In early November 1941, the Nazis closed off northern portions of the city of Lwów into a ghetto. German police shot and killed thousands of elderly and sick Jews as they crossed under the rail bridge on Pełtewna Street (which was called bridge of death by Jews), while they were on their way to the ghetto. In March 1942, the Nazis began to deport Jews from the ghetto to the Belzec extermination camp. By August 1942, more than 65,000 Jews had been deported from the Lwów ghetto and killed. In early June 1943, the Germans destroyed and liquidated the ghetto..

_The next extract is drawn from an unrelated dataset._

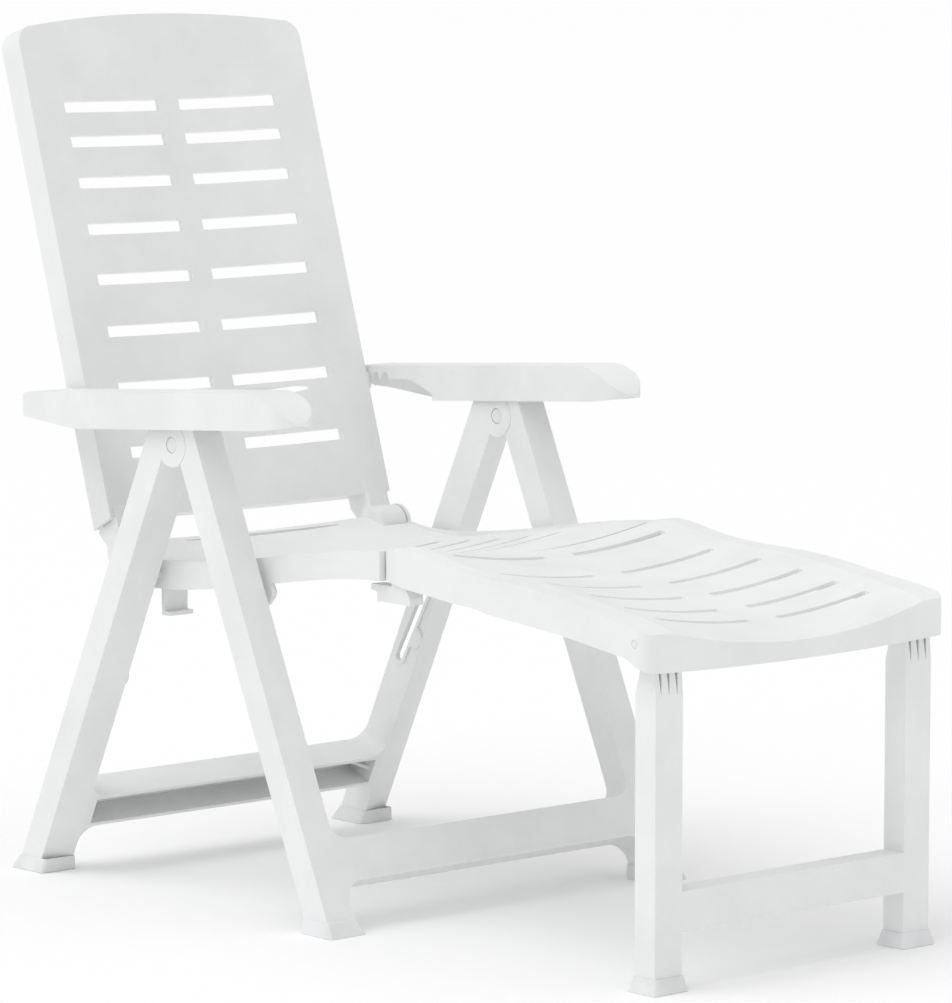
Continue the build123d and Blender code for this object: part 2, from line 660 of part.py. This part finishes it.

The Janowska Labour and Transit Camp
In addition to the Lwów ghetto, in September 1941, the Germans set up a D.A.W. (Deutsche Ausrüstungswerke – the German Armament Works) workshop in prewar Steinhaus’ mill machines factory on 134 Janowska Street, in northwestern suburbs of Lwów (that time in German-occupied southeastern Poland, now in western Ukraine). This factory became a part of a network of factories, owned and operated by the SS. The commandant of the camp was SS-Haupsturmführer Fritz Gebauer. Jews who worked at this factory were used as forced laborers, mainly working in carpentry and metalwork.
In October 1941, the Nazis established a concentration camp beside the factory, which housed the forced laborers along with the rest of prisoners. Thousands of Jews from the Lwów ghetto were forced to work as slave laborers in this camp. When the Lwów ghetto was liquidated by the Nazis, the ghetto’s inhabitants who were fit for work were sent to the Janowska camp; the rest were deported to the Belzec for extermination. The concentration camp was guarded by Sonderdienst battalion of the SS-trained Wachmänner known as “Trawniki men”.

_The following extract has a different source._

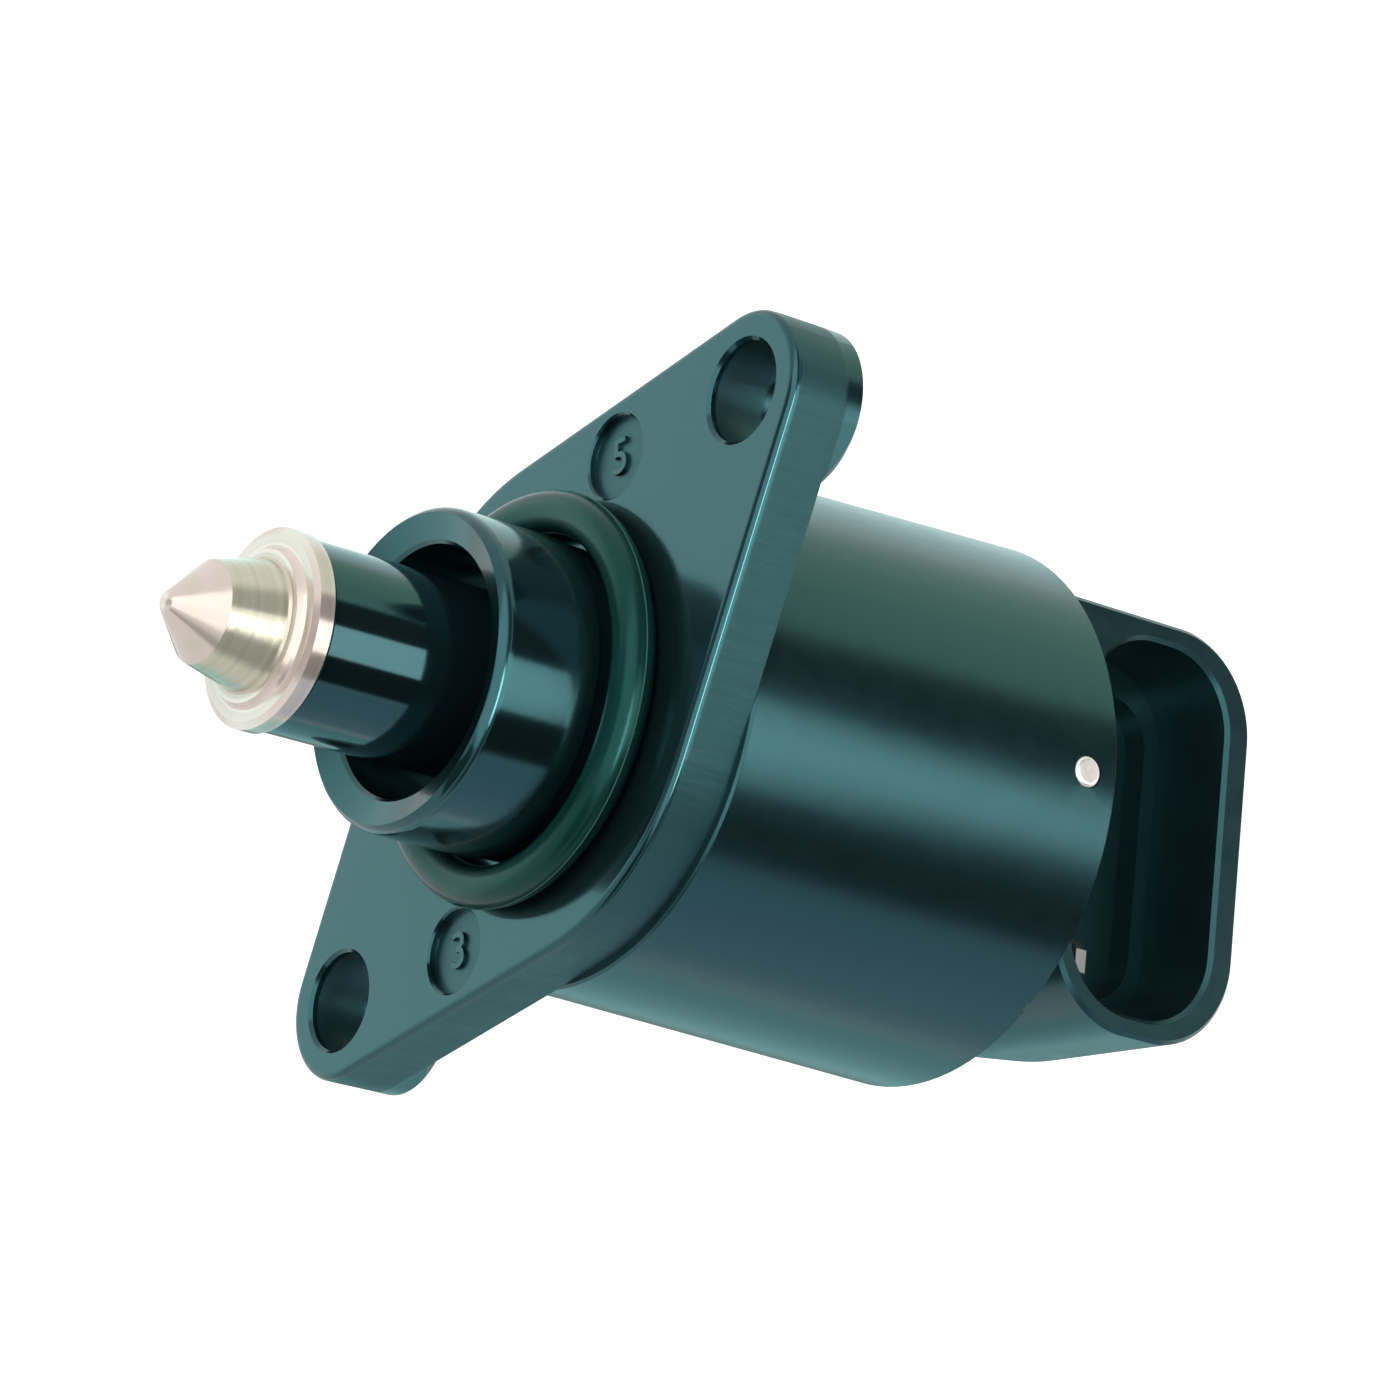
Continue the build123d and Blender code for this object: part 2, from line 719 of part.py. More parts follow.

In addition to being a forced-labor camp for Jews, Janowska was a transit camp (Durchgangslager Janowska) during the mass deportations of Polish Jews to the killing centers in 1942. Jews underwent a selection process in Janowska camp similar to that used at Auschwitz-Birkenau and Majdanek extermination camps. Those classified as fit to work remained at Janowska for forced labor. The majority, rejected as unfit for work, were deported to Belzec and killed, or else were shot at the Piaski ravine, located just north of the camp. In the summer and fall of 1942, thousands of Jews (mainly from the Lwów ghetto) were deported to Janowska and killed in the Piaski ravine.
Liquidation of The Janowska Camp
The evacuation of the Janowska camp began in November 1943. As the Germans attempted to destroy the traces of mass murder (Sonderaktion 1005), they forced the prisoners to open the mass graves in Lesienicki forest and burn the bodies. On November 19, 1943, the inmates staged an uprising against the Nazis and attempted a mass escape. A few succeeded in escaping, but most were recaptured and killed. The SS staff and their local auxiliaries murdered at least 6,000 Jews who had survived the uprising killings, as well as Jews in other forced labor camps in Galicia, at the time of the Janowska camp’s liquidation.
The Soviet Extraordinary State Commission had determined that over 200,000 people were killed in Janowska in the course of the camp operation. The ashes mixed with crushed bones were buried to a depth of six feet in various places. A more precise total has not been determined. The Commission might have over-estimated the number of murdered there, along the line of its highly politicized war-crime reports such as the Burdenko’s 1944 Katyn massacre communiqué, which was an outright falsification. Janowska serves as prison to this day.